WORK INSTRUCTIONS:
Reproduce the first line and every line after it, exactly, through the one containing "self.tree.nodes.clear()". Leave out the rest.

INFORMATION SUPPLIED:
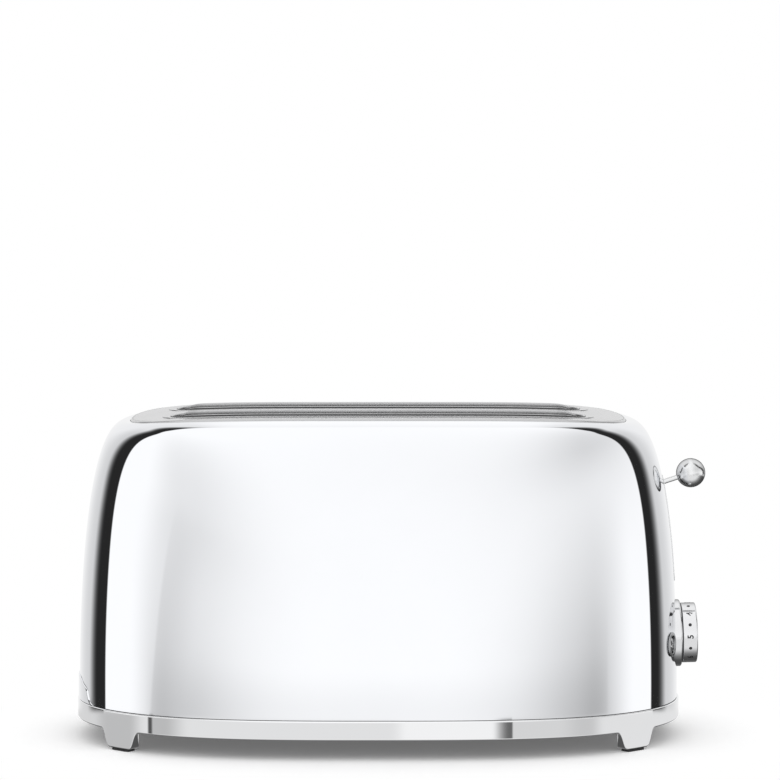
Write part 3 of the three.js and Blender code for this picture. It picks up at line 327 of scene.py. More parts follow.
class Sheet:
    def __init__(self, owner):
        owner.use_nodes = True
        self.tree = owner.node_tree
        self.tree.nodes.clear()

    # Adds a node: its type, its settings, then the values or links of its sockets
    def node(self, kind, settings=None, inputs=None):
        made = self.tree.nodes.new(kind)
        for name, setting in (settings or {}).items():
            setattr(made, name, setting)
        for name, given in (inputs or {}).items():
            self.feed(made.inputs[name], given)
        return made

    # Links a socket to a Value or another socket, or sets it
    def feed(self, socket, given):
        if isinstance(given, Value):
            self.tree.links.new(given.socket, socket)
        elif isinstance(given, bpy.types.NodeSocket):
            self.tree.links.new(given, socket)
        else:
            socket.default_value = given

    def value(self, kind, settings=None, inputs=None, output=0):
        return Value(self, self.node(kind, settings, inputs).outputs[output])

    def objectPlace(self, scale=(1, 1, 1)):
        place = self.node("ShaderNodeTexCoord").outputs["Object"]
        return self.node("ShaderNodeMapping", {}, {"Vector": place, "Scale": scale}).outputs["Vector"]

    # Patterns fixed to the object: soft clouds, and small cells of many tones
    def noise(self, scale, detail=3, roughness=0.55, stretch=(1, 1, 1)):
        place = self.objectPlace(stretch)
        inputs = {"Vector": place, "Scale": scale, "Detail": detail, "Roughness": roughness}
        return self.value("ShaderNodeTexNoise", {}, inputs)

    def cells(self, scale, stretch=(1, 1, 1)):
        return self.value("ShaderNodeTexVoronoi", {}, {"Vector": self.objectPlace(stretch), "Scale": scale})

    # A colour between two, by a share
    def blend(self, share, low, high):
        made = self.node("ShaderNodeMix", {"data_type": "RGBA"}, {0: share, 6: (*low, 1), 7: (*high, 1)})
        return made.outputs[2]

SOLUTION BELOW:
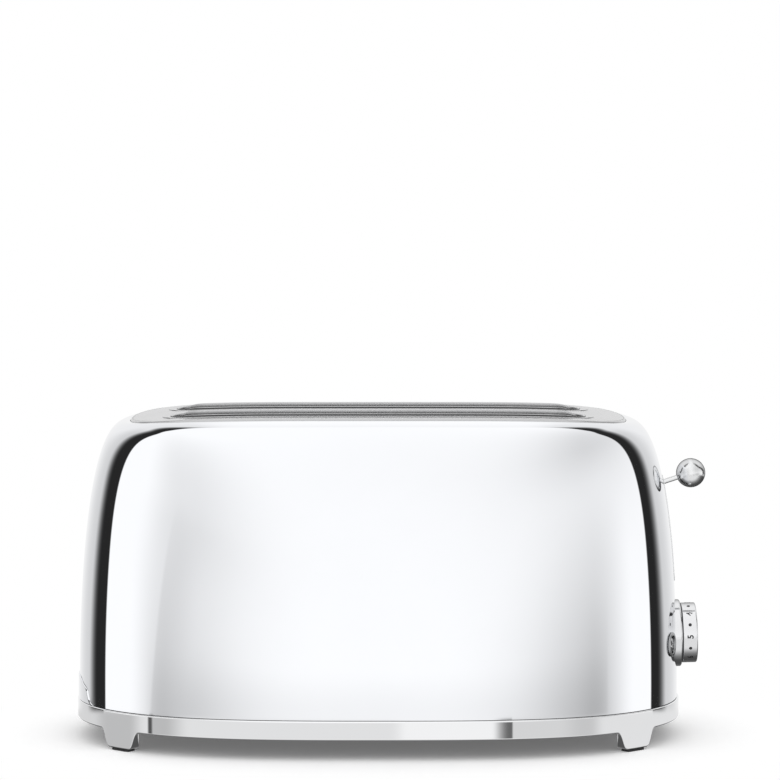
Write part 3 of the three.js and Blender code for this picture. It picks up at line 327 of scene.py. More parts follow.
class Sheet:
    def __init__(self, owner):
        owner.use_nodes = True
        self.tree = owner.node_tree
        self.tree.nodes.clear()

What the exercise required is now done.